Start of PROVIDED DATA
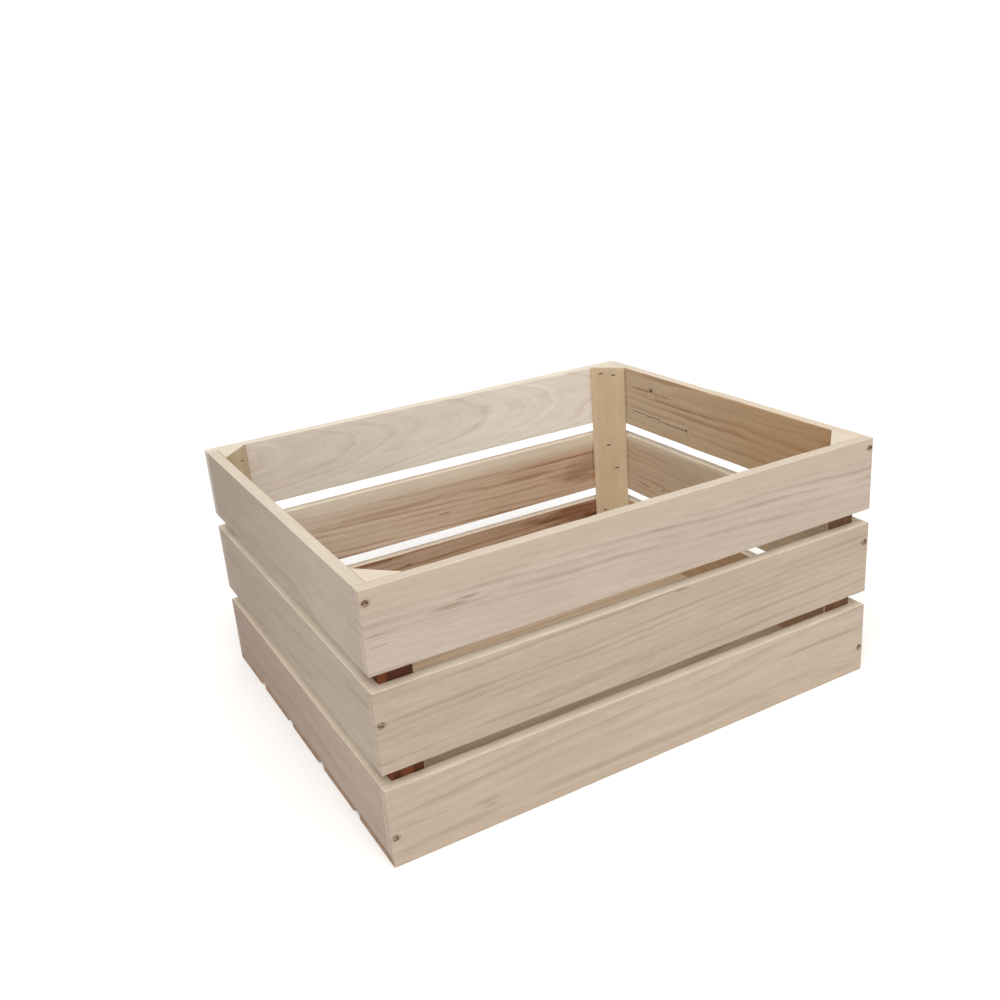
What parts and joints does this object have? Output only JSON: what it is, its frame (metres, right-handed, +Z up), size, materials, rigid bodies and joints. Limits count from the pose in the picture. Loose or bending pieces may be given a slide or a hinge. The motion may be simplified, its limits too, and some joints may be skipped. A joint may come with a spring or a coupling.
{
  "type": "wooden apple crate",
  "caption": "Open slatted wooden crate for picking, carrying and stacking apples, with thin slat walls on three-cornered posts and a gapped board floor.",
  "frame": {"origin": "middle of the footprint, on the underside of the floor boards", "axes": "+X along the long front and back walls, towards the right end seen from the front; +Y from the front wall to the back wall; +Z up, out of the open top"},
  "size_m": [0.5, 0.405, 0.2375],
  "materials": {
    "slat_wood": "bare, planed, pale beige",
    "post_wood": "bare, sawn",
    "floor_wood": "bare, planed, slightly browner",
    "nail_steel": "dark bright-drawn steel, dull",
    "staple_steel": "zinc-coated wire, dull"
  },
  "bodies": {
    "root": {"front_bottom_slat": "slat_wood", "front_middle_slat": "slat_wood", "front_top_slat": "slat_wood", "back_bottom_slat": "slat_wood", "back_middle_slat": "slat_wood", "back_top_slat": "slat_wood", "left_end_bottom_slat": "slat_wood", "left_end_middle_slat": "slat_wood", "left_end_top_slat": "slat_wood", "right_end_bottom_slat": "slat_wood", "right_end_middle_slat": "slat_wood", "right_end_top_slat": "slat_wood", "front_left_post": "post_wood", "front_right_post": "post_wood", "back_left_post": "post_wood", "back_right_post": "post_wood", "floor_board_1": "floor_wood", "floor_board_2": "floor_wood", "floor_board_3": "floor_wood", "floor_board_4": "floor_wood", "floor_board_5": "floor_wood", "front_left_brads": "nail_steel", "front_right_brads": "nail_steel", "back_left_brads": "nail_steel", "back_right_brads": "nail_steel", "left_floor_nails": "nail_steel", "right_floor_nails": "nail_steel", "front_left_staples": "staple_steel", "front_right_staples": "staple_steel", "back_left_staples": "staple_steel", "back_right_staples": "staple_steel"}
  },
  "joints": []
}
End of PROVIDED DATA
WRITTEN TASK:
Gather every line containing the word "frame" and copy it.

SOLUTION FOR THIS EXERCISE:
What parts and joints does this object have? Output only JSON: what it is, its frame (metres, right-handed, +Z up), size, materials, rigid bodies and joints. Limits count from the pose in the picture. Loose or bending pieces may be given a slide or a hinge. The motion may be simplified, its limits too, and some joints may be skipped. A joint may come with a spring or a coupling.
  "frame": {"origin": "middle of the footprint, on the underside of the floor boards", "axes": "+X along the long front and back walls, towards the right end seen from the front; +Y from the front wall to the back wall; +Z up, out of the open top"},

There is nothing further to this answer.